Report: Colorado snowpack only 52 percent of average

DENVER — The Natural Resources Conservation Service released its January snowpack report and indicates this water year is one of the driest on record for Colorado.

Since the late 1970s, a network of snow monitoring stations has tracked Colorado’s snowpack for water resource planning.

This year, the network of stations shows one of the driest ever recorded with snowpack at only 52 percent of average as of Friday.

There is some good news in that the amount of snowpack isn’t too far off the mark for the northernmost ranges.

But it is a dismal season so far for the southern parts of the state in the San Miguel, Dolores, Animas and San Juan basin (25 percent); the Upper Rio Grande basin (30 percent) and the Gunnison basin (38 percent).

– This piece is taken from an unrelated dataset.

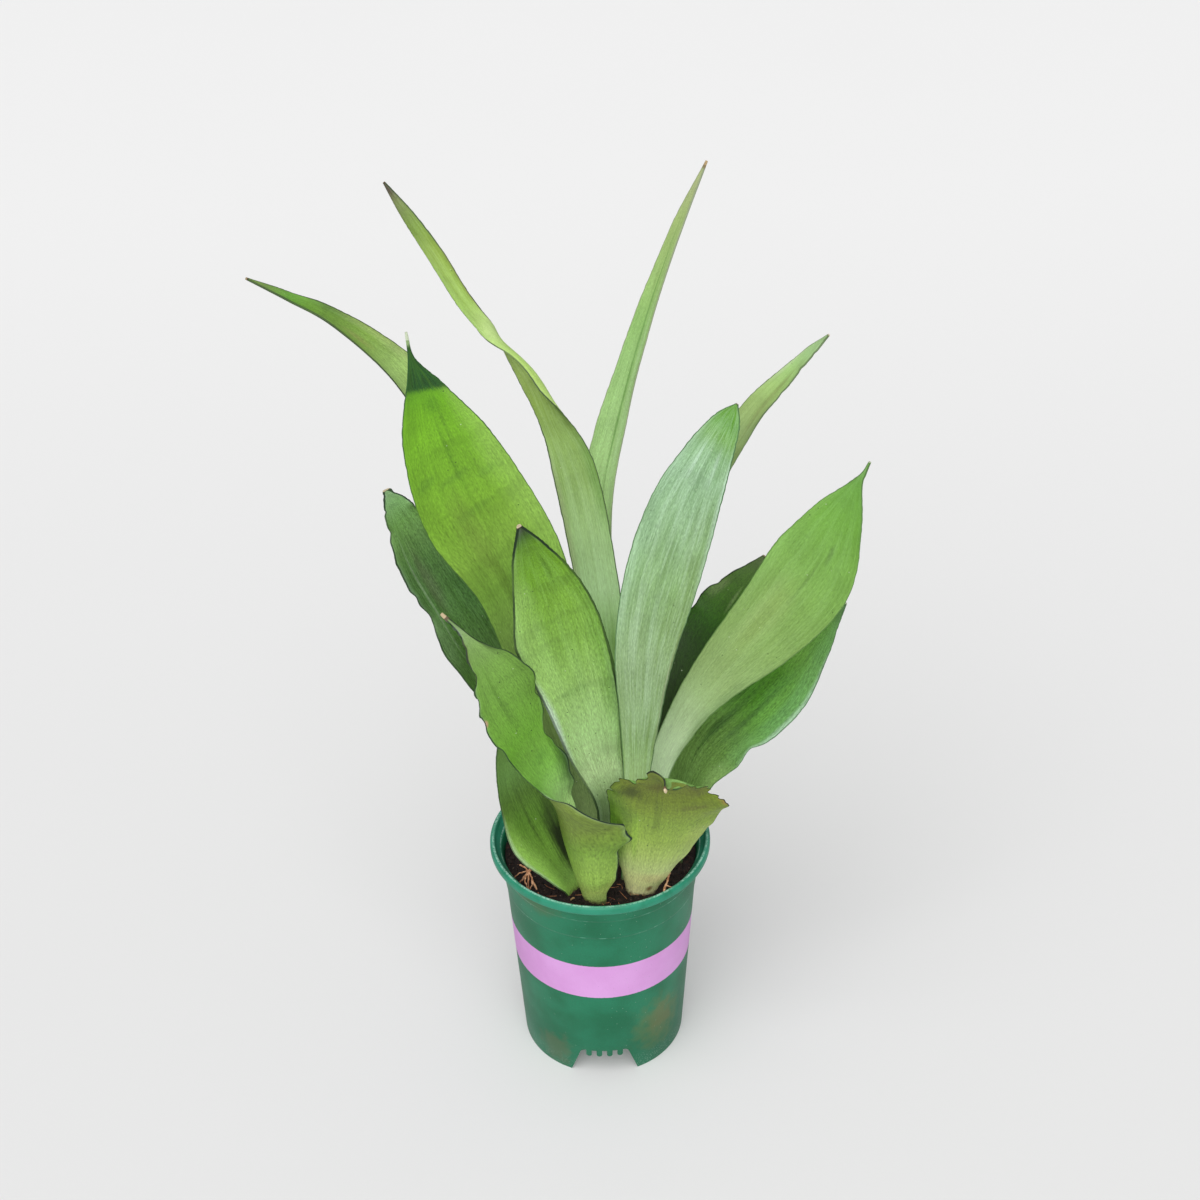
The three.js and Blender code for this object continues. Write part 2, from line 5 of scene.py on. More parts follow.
import bpy
import numpy as np
from mathutils import Matrix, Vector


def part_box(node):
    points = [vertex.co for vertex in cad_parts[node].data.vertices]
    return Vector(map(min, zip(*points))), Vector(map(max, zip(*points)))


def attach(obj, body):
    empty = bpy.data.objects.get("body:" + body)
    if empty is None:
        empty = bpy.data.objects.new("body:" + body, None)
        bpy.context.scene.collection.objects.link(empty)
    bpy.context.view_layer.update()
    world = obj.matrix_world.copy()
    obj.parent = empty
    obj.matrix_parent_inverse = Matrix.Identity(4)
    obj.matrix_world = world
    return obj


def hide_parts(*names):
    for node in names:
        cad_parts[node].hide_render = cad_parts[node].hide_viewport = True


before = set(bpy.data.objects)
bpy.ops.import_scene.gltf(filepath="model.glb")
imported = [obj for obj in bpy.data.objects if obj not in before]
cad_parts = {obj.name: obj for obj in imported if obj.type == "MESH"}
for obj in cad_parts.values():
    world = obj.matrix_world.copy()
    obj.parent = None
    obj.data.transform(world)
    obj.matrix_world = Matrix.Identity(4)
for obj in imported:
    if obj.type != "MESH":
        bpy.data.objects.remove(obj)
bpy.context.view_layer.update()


# The camera looks down on the plant from in front, a little over a metre away.
# It stands where the photograph was taken from, told from the pot's axis on the floor.
MM = 0.001
CAMERA_PLACE_MM = (2.9, -820.2, 837.3)
CAMERA_PITCH = np.radians(32.65)
CAMERA_ROLL = np.radians(-1.19)
CAMERA_LENS_MM = 54.0
CAMERA_SENSOR_MM = 36.0


def stance(right, up, back, place):
    """A matrix that stands an object at a place, with its x, y and z axes along three directions."""
    matrix = np.eye(4)
    matrix[:3] = np.stack([right, up, back, place], axis=1)
    return Matrix(matrix.tolist())


pot_low, pot_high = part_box("pot")
pot_axis = np.array([(pot_low.x + pot_high.x) / 2, (pot_low.y + pot_high.y) / 2, 0.0])
ahead = np.array([0.0, np.cos(CAMERA_PITCH), -np.sin(CAMERA_PITCH)])
level = np.array([1.0, 0.0, 0.0])
upward = np.array([0.0, np.sin(CAMERA_PITCH), np.cos(CAMERA_PITCH)])
camera_right = np.cos(CAMERA_ROLL) * level + np.sin(CAMERA_ROLL) * upward
camera_up = np.cos(CAMERA_ROLL) * upward - np.sin(CAMERA_ROLL) * level
camera_place = pot_axis + MM * np.array(CAMERA_PLACE_MM)
view = bpy.data.cameras.new("view")
view.lens = CAMERA_LENS_MM
view.sensor_width = CAMERA_SENSOR_MM
camera = bpy.data.objects.new("view", view)
camera.matrix_world = stance(camera_right, camera_up, -ahead, camera_place)
bpy.context.scene.collection.objects.link(camera)
bpy.context.scene.camera = camera


# The pot is one moulding of green plastic, 130 mm across its rolled lip and thin in the wall.
# Its raised floor has drain holes, and three windows with a comb of teeth open its foot.
# The lilac band is ink, and the marks are water stains, dust and scuffs on the plastic, with painted
# highlights on the lip and shoulders, painted shade inside it and a wall painted darker towards its
# foot.
POT_HEIGHT = 148.3
RIM_RADIUS = 65.0
BASE_RADIUS = 49.3
WALL_TAPER = 0.061
WALL = 1.3
SHOULDERS = (117.0, 131.0)
SHOULDER_STEP = 0.4
NECK = 141.6
THROAT = 138.6
FLOOR_UNDERSIDE = 21.0
FLOOR_THICKNESS = 1.6
FLOOR_TOP = FLOOR_UNDERSIDE + FLOOR_THICKNESS
POT_SIDES = 336
WALL_RINGS = (22.8, 25.0, 30.0, 40.0, 55.0, 70.0, 85.0, 100.0, 112.0)
BEND_ROUNDING = 0.6      # where the wall steps out, at the throat and under the lip
ROUNDING_SHARE = 0.45    # the most of an edge that one rounding takes up
ROUNDING_POINTS = 5
CUT_BEVEL = 0.2
CUT_BEVEL_ANGLE = 50.0
SMOOTH_ANGLE = 40.0
FOOT_WINDOWS = 3
WINDOW_TOP = 20.0
WINDOW_HALF_BOTTOM = 20.5
WINDOW_HALF_TOP = 14.0
WINDOW_CORNER = 2.5
WINDOW_CUT = 15.0        # how far the cutter reaches to either side of the wall
TEETH = 4
TOOTH_PITCH = 6.3
TOOTH_LENGTH = 5.0
TOOTH_WIDTH = 3.4
DRAIN_HOLE_RADIUS = 5.0
DRAIN_HOLE_SIDES = 40
DRAIN_SLOTS = 6
DRAIN_SLOT_SIZE = (13.0, 3.0)
DRAIN_SLOT_RING = 34.0
FLOOR_CUT = 5.0
BAND = (67.4, 93.8)
BAND_EDGE = 0.15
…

“From a water supply standpoint the good news for Colorado is that this is the first January in many years where every major river basin in the state is holding above average reservoir storage volumes,” according to the report.

“These values range from a low of 104 percent of average in the Gunnison to a high of 143 percent in the Arkansas River basin. Statewide reservoir storage currently resides at 115 percent of average.”

This is a very typical scenario for the state during a La Nina weather pattern that is currently happening. And the forecast for La Nina shows little change through early spring.

The chance of catching up to the average by the end of the season is not a very good one.

“While there is still a lot of winter left we would need to receive well above average precipitation for the rest of the season to achieve a normal peak snow accumulation, especially in southern Colorado,” NRCS hydrologist Karl Wetlaufer said.